Required work: Each line containing the word "tree" must be collected.

╭─ Data entries

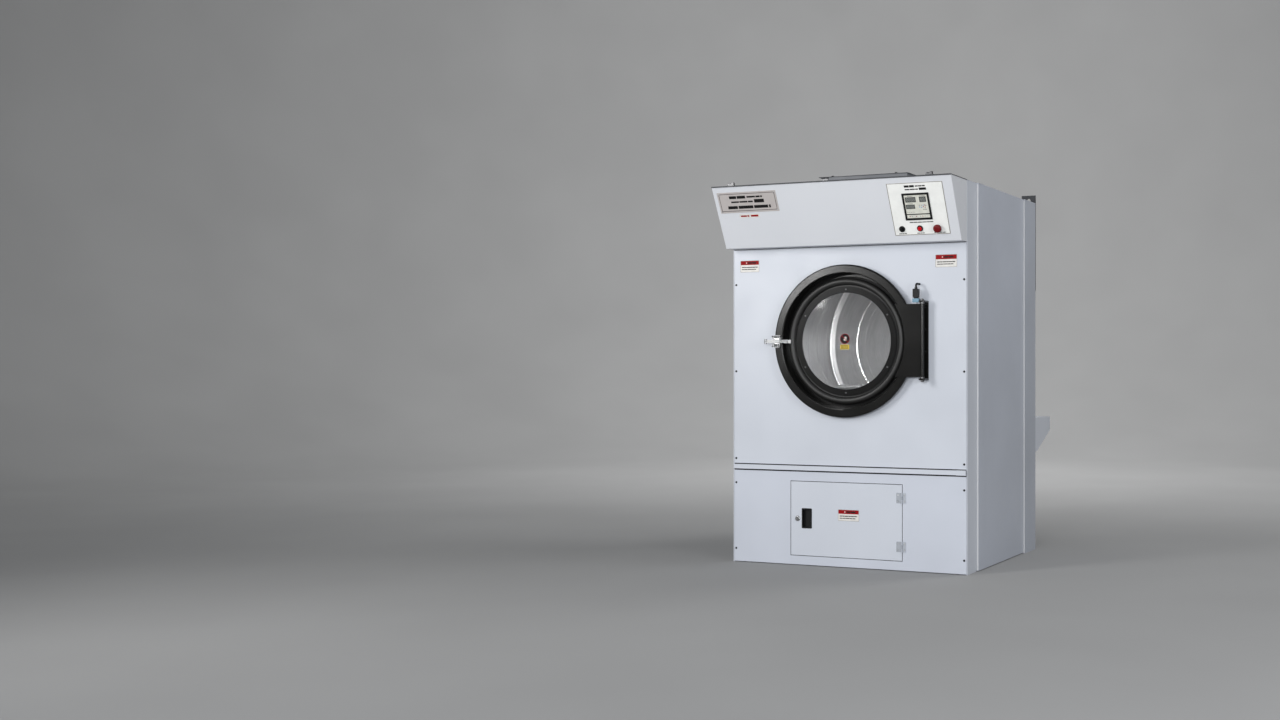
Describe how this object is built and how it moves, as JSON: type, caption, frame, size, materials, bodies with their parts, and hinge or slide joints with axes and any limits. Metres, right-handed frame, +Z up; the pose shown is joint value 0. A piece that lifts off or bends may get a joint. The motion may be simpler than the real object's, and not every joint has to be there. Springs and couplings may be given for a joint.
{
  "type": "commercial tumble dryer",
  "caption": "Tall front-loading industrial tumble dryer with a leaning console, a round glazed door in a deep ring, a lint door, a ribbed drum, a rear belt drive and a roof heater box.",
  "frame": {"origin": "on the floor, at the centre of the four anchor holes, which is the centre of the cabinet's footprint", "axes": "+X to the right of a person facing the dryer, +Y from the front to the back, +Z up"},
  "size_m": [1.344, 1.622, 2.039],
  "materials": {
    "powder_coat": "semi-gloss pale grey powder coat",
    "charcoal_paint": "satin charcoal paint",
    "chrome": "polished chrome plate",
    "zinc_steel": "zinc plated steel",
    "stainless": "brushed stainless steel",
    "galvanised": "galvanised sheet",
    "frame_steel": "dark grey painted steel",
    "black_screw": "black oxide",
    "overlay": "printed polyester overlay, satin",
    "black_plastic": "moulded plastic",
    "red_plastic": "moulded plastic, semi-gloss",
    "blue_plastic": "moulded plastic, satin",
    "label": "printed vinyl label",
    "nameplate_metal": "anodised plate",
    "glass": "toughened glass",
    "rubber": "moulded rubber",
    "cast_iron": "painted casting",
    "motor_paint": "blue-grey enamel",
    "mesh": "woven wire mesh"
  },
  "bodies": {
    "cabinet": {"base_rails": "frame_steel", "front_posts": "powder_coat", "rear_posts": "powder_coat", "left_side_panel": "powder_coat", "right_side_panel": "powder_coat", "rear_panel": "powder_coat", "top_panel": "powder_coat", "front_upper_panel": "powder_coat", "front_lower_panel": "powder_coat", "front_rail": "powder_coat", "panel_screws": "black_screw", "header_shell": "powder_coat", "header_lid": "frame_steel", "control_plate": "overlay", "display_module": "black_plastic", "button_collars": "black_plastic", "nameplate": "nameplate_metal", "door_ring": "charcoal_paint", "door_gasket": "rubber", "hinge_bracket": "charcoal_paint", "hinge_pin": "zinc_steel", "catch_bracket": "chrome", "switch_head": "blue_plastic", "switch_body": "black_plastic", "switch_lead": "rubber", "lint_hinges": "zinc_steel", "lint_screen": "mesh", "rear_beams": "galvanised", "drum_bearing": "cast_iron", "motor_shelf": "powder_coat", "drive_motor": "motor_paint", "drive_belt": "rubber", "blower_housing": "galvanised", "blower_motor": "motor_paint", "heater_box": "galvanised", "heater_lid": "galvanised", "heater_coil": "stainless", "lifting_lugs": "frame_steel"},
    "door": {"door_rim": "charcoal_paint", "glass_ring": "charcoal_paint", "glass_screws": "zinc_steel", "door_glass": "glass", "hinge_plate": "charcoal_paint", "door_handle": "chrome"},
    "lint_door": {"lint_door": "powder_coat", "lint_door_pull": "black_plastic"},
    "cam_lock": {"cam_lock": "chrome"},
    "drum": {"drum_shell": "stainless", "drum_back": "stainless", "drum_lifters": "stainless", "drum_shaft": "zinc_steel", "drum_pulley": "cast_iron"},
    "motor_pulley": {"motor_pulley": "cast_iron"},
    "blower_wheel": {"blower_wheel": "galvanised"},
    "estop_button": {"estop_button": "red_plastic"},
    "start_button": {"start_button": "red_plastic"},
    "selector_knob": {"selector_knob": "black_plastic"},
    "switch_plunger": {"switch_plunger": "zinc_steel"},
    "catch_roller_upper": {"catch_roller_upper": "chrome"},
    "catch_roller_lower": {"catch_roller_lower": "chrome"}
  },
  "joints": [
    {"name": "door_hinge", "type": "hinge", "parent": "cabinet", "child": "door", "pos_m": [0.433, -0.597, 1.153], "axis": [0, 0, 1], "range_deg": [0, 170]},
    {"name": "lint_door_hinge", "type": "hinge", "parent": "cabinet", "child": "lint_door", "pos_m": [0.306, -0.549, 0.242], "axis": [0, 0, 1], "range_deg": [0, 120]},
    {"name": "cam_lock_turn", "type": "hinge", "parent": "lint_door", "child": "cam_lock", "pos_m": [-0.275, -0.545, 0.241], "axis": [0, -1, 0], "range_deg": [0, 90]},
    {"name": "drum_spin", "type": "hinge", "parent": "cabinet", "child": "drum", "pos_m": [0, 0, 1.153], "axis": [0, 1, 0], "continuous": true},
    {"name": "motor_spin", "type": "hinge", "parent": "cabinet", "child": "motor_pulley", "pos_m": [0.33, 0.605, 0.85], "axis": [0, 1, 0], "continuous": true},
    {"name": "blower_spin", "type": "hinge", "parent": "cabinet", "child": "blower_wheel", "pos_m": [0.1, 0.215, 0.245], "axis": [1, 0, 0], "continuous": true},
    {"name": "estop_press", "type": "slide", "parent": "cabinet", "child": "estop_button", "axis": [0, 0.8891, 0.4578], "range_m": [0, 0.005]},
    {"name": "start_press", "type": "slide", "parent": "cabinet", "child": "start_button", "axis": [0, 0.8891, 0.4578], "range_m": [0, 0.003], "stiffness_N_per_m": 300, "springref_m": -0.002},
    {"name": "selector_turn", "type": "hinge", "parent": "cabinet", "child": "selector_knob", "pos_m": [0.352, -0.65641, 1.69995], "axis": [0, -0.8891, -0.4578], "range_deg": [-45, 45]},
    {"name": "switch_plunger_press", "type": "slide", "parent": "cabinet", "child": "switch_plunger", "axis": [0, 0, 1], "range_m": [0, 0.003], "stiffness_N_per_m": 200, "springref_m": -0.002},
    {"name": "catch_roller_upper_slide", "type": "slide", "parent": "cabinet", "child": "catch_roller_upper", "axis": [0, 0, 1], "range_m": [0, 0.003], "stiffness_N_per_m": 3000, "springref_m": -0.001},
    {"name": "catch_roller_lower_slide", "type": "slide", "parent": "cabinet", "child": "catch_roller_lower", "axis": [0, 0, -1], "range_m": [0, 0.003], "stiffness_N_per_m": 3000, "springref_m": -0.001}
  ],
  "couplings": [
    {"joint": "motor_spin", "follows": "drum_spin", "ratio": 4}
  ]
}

╰─
╭─ Data entries

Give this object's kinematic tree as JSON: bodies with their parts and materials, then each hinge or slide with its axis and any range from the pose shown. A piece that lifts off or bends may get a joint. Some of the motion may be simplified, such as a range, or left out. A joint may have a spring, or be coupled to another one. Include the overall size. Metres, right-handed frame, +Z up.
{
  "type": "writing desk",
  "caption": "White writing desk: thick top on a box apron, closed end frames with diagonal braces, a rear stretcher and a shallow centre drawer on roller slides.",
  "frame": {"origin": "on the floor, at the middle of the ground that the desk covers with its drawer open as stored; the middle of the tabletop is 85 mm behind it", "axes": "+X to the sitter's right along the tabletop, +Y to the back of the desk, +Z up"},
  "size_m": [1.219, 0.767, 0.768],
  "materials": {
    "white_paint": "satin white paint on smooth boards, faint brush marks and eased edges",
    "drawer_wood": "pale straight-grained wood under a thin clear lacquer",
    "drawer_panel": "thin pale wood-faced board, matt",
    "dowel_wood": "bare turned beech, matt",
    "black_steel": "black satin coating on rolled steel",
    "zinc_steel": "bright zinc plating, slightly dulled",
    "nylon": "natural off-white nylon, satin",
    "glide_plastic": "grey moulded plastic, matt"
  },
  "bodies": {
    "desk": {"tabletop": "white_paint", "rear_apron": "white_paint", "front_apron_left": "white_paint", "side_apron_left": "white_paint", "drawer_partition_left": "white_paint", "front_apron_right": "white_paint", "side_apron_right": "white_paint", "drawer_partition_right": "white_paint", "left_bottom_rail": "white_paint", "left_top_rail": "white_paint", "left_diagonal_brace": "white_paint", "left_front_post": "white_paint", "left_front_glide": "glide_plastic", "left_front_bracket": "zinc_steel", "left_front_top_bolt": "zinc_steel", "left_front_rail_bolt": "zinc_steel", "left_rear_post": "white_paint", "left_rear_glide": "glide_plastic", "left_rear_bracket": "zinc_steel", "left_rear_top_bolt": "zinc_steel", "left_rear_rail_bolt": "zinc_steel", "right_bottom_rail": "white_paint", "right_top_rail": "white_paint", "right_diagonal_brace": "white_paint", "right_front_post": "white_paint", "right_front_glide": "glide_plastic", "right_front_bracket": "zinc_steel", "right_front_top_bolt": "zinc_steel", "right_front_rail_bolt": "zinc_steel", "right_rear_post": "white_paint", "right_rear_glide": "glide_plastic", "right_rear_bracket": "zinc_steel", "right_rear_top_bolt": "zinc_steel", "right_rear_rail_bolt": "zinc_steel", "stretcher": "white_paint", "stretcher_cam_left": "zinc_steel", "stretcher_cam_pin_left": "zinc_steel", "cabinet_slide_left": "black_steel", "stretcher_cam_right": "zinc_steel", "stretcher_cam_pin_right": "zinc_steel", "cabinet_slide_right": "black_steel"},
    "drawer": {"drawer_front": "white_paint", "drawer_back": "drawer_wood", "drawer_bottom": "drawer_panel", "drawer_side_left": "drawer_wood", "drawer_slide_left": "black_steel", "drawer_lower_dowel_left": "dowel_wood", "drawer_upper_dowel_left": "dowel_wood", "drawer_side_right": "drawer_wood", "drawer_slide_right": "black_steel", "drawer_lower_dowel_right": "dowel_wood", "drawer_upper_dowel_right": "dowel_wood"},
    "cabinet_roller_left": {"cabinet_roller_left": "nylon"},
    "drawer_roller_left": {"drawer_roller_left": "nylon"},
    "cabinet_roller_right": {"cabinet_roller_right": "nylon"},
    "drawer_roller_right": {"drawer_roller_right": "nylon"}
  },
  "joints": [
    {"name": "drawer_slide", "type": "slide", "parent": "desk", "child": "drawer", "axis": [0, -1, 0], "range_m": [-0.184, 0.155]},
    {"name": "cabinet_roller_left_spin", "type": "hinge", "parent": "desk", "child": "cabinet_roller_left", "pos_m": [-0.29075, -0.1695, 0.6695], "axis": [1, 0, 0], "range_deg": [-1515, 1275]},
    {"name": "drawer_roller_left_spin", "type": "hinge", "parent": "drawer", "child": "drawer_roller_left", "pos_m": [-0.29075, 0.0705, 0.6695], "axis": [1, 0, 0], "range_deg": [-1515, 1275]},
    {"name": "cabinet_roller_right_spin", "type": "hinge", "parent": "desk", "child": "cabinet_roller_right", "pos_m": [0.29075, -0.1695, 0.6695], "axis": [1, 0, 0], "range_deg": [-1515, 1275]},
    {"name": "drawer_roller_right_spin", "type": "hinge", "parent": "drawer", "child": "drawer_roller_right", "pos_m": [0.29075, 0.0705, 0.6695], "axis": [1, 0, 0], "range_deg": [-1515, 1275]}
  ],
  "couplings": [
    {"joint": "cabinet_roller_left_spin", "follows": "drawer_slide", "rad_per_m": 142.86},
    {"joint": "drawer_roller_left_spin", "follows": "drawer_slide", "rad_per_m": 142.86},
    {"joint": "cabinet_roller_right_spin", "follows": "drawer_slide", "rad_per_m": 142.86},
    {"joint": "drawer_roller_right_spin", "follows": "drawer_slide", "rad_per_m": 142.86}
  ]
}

╰─
╭─ Data entries

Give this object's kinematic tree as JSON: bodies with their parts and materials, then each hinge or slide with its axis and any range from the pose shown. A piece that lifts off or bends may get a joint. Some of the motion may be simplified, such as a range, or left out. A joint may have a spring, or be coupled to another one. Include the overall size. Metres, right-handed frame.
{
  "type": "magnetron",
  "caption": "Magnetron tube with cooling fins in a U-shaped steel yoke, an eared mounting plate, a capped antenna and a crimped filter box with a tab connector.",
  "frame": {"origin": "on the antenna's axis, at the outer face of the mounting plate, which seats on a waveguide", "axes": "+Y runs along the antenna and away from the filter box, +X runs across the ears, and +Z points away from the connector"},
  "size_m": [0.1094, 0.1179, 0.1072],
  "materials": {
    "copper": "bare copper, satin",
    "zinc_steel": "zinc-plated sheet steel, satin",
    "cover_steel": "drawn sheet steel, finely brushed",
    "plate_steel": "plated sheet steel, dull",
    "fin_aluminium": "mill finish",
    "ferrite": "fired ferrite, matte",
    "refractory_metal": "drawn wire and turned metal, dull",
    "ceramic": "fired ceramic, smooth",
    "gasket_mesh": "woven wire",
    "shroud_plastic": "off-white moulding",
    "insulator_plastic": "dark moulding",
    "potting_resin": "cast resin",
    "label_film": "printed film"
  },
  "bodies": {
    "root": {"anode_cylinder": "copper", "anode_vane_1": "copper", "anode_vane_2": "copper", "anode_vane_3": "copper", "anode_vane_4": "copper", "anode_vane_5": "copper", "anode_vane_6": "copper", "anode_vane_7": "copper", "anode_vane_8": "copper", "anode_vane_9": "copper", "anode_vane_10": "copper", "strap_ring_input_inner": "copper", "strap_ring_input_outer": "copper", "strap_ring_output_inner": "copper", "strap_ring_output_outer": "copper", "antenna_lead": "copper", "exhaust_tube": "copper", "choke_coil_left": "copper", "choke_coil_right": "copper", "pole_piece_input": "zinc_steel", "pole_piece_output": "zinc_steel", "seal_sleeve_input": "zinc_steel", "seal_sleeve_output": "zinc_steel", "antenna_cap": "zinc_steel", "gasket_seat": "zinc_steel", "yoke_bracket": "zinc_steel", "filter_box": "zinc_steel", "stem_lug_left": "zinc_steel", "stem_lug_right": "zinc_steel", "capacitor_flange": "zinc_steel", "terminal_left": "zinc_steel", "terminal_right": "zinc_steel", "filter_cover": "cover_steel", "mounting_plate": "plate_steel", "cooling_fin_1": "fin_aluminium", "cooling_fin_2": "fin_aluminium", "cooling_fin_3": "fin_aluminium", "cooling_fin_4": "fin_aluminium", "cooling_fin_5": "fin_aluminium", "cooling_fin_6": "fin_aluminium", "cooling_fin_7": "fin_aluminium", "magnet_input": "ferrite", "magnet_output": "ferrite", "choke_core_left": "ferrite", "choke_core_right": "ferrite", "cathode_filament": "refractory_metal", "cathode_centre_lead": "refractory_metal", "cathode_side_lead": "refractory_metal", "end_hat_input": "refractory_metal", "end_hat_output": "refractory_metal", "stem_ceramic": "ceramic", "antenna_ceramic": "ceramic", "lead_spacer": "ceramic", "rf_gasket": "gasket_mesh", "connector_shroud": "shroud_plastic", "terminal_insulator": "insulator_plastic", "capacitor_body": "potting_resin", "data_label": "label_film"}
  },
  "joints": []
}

╰─

Solution:
Give this object's kinematic tree as JSON: bodies with their parts and materials, then each hinge or slide with its axis and any range from the pose shown. A piece that lifts off or bends may get a joint. Some of the motion may be simplified, such as a range, or left out. A joint may have a spring, or be coupled to another one. Include the overall size. Metres, right-handed frame, +Z up.
Give this object's kinematic tree as JSON: bodies with their parts and materials, then each hinge or slide with its axis and any range from the pose shown. A piece that lifts off or bends may get a joint. Some of the motion may be simplified, such as a range, or left out. A joint may have a spring, or be coupled to another one. Include the overall size. Metres, right-handed frame.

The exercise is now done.